▶ TASK DATA
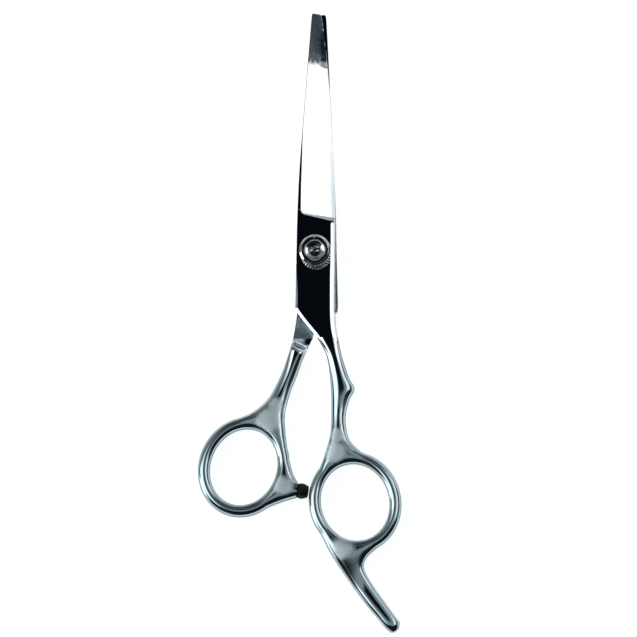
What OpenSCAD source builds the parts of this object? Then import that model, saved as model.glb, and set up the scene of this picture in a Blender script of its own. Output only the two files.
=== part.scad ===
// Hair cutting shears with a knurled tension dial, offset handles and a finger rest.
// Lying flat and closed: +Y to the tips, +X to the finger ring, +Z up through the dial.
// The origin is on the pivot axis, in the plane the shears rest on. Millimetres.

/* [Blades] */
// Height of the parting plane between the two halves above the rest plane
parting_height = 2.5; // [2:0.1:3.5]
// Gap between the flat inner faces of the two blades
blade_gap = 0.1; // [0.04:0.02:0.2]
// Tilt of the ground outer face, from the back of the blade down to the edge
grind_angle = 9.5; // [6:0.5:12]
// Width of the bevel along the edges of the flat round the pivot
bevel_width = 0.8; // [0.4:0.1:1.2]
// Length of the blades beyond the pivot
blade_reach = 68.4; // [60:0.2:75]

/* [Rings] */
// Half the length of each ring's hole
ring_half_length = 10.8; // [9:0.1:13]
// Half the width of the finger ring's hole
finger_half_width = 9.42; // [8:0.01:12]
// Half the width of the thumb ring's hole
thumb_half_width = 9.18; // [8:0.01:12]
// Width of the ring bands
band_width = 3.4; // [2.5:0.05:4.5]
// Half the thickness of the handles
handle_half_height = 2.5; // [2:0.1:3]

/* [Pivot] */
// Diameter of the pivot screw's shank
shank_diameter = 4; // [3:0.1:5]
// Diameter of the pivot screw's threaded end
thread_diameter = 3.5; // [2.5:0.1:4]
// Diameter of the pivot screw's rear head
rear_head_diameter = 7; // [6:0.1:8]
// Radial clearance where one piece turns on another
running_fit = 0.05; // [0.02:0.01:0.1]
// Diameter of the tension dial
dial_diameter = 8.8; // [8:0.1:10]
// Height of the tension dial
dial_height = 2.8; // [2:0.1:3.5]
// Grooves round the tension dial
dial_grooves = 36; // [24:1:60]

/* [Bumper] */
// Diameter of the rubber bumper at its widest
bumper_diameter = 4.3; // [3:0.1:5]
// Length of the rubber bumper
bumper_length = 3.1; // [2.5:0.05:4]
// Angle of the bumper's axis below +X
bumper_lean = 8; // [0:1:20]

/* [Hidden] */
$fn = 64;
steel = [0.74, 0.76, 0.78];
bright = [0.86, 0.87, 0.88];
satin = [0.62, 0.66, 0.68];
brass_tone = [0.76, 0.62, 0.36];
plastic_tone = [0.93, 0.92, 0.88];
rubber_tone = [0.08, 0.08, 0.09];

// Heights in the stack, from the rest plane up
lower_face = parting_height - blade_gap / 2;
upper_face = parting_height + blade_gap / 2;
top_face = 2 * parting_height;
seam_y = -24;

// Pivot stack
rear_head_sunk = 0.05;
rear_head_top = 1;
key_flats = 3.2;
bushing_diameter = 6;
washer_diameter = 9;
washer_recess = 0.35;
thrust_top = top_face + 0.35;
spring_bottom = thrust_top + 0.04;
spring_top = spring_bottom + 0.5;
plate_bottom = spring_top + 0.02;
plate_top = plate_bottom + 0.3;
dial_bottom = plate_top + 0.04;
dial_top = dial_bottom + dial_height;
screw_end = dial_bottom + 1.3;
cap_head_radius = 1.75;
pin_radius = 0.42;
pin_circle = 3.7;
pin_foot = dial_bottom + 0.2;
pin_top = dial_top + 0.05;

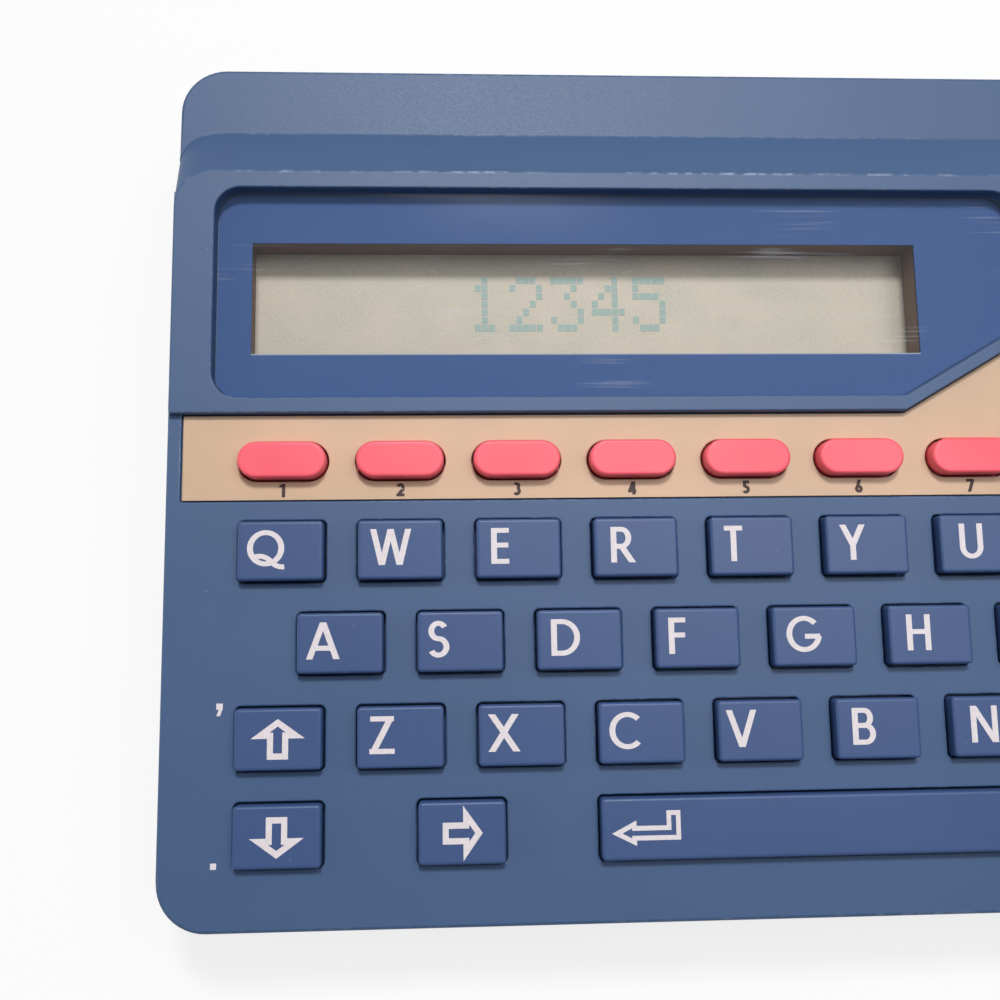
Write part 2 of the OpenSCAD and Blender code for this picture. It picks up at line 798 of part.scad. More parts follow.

▶ EXERCISE DETAILS
Return only those lines of the records that contain the string "this".

▶ RESPONSE TO THE EXERCISE
What OpenSCAD source builds the parts of this object? Then import that model, saved as model.glb, and set up the scene of this picture in a Blender script of its own. Output only the two files.
Write part 2 of the OpenSCAD and Blender code for this picture. It picks up at line 798 of part.scad. More parts follow.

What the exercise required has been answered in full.